▶ _AIM OF THE TASK_:
Give the listing again in full, exactly as written.

== == ==

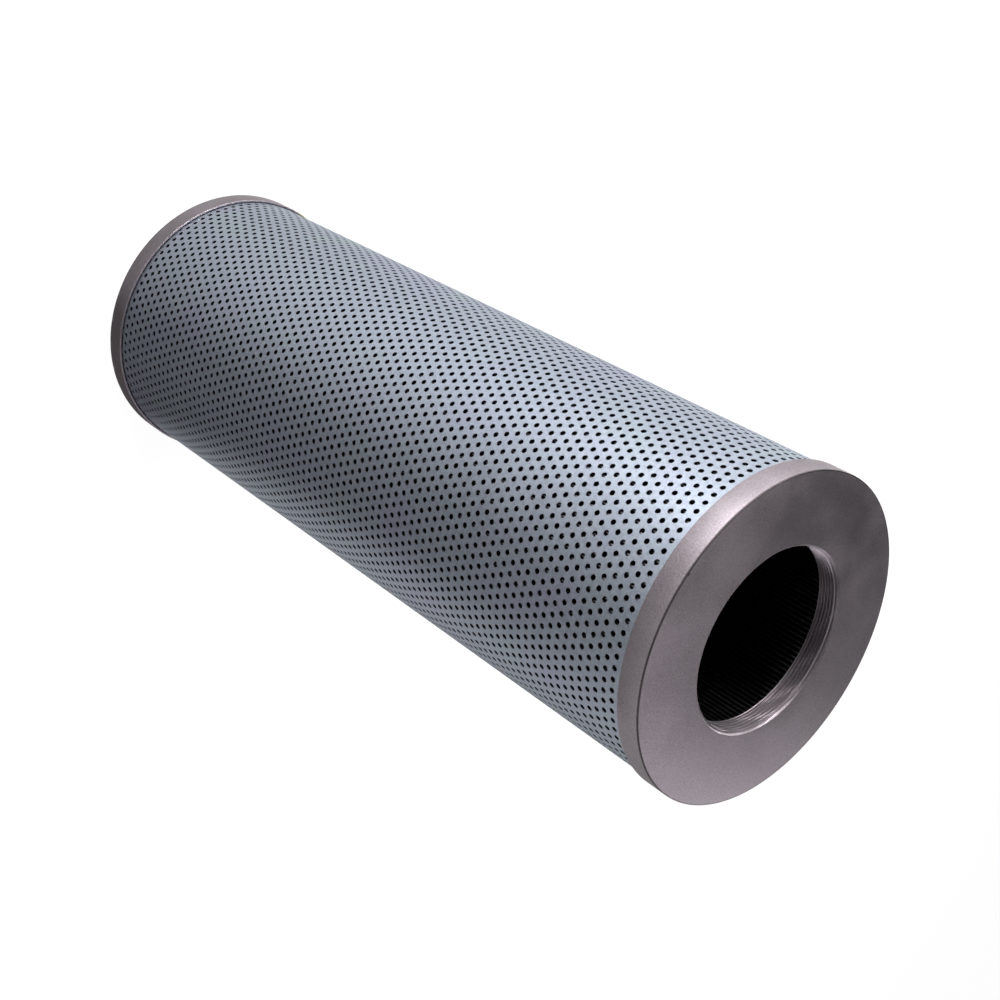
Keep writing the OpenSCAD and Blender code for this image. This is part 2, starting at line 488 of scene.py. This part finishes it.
def perforated_tube(material):
    """The tube, in bands so that each piece stays light."""
    each = RINGS // BANDS
    sizes = {
        "Half Step": TUBE_R * HALF_TURN, "Ring Pitch": RING_PITCH, "Sheet": SHEET,
        "Hole Diameter": HOLE_D, "Hole Corners": HOLE_CORNERS, "Half Steps": HALF_STEPS_EACH_SIDE,
        "Rings": each, "Odd Start": 0, "Radius": TUBE_R, "First Turn": FIRST_TURN, "Middle": 0.0,
        "Weld Width": WELD_WIDTH, "Weld Height": WELD_HEIGHT, "Material": material,
    }
    tree = punched_sheet_tree(sizes)
    bands = []
    for band in range(BANDS):
        lowest = FIRST_RING - (RINGS - 1 - band * each) * RING_PITCH
        sizes["Odd Start"] = (band * each) % 2
        sizes["Middle"] = lowest + (each - 1) / 2 * RING_PITCH
        mesh = grown_mesh("outer_tube_band_%d" % (band + 1), tree, sizes)
        close_ends(mesh)
        mesh.set_sharp_from_angle(angle=TUBE_CREASE)
        bands.append(piece_from(mesh))
    return bands


def turn_of(vert):
    """A point's turn, the way that the sheet is rolled up."""
    return math.atan2(-vert.co.x, -vert.co.y)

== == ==

▶ _RESULT OF THIS EXERCISE_:
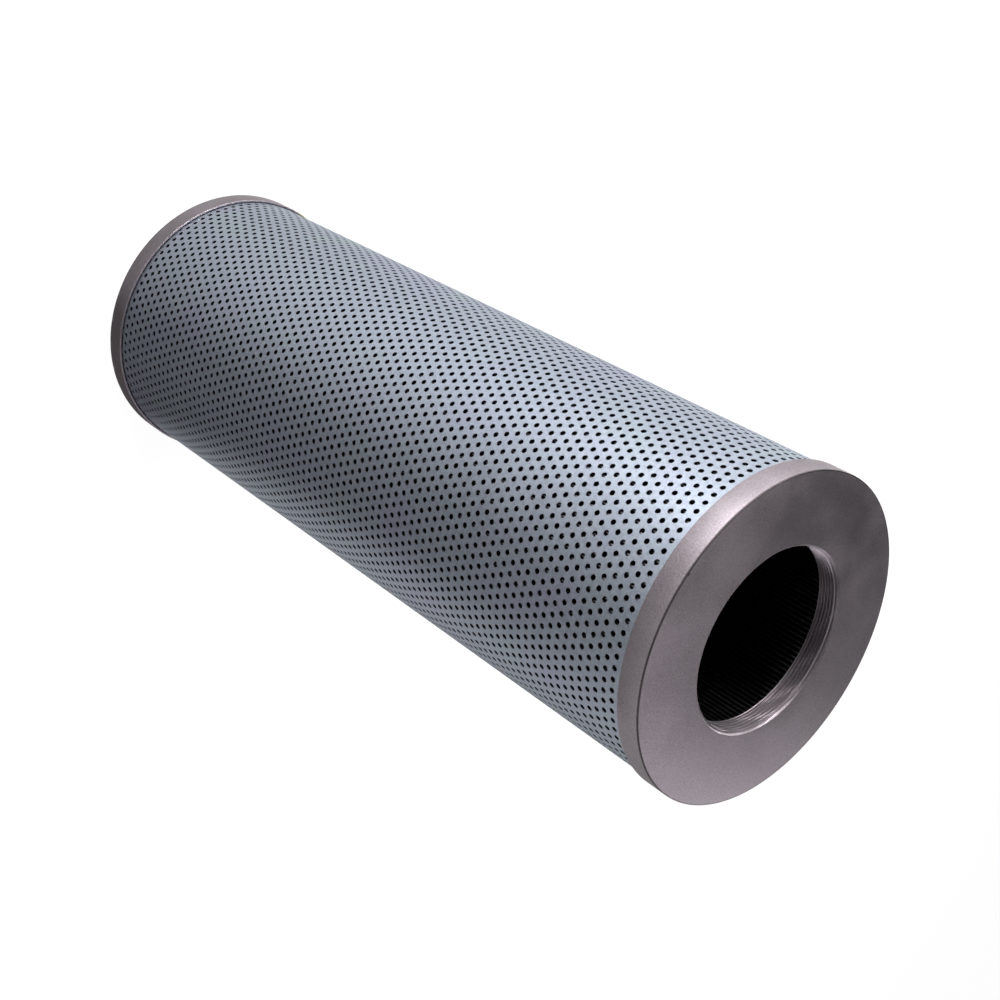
Keep writing the OpenSCAD and Blender code for this image. This is part 2, starting at line 488 of scene.py. This part finishes it.
def perforated_tube(material):
    """The tube, in bands so that each piece stays light."""
    each = RINGS // BANDS
    sizes = {
        "Half Step": TUBE_R * HALF_TURN, "Ring Pitch": RING_PITCH, "Sheet": SHEET,
        "Hole Diameter": HOLE_D, "Hole Corners": HOLE_CORNERS, "Half Steps": HALF_STEPS_EACH_SIDE,
        "Rings": each, "Odd Start": 0, "Radius": TUBE_R, "First Turn": FIRST_TURN, "Middle": 0.0,
        "Weld Width": WELD_WIDTH, "Weld Height": WELD_HEIGHT, "Material": material,
    }
    tree = punched_sheet_tree(sizes)
    bands = []
    for band in range(BANDS):
        lowest = FIRST_RING - (RINGS - 1 - band * each) * RING_PITCH
        sizes["Odd Start"] = (band * each) % 2
        sizes["Middle"] = lowest + (each - 1) / 2 * RING_PITCH
        mesh = grown_mesh("outer_tube_band_%d" % (band + 1), tree, sizes)
        close_ends(mesh)
        mesh.set_sharp_from_angle(angle=TUBE_CREASE)
        bands.append(piece_from(mesh))
    return bands


def turn_of(vert):
    """A point's turn, the way that the sheet is rolled up."""
    return math.atan2(-vert.co.x, -vert.co.y)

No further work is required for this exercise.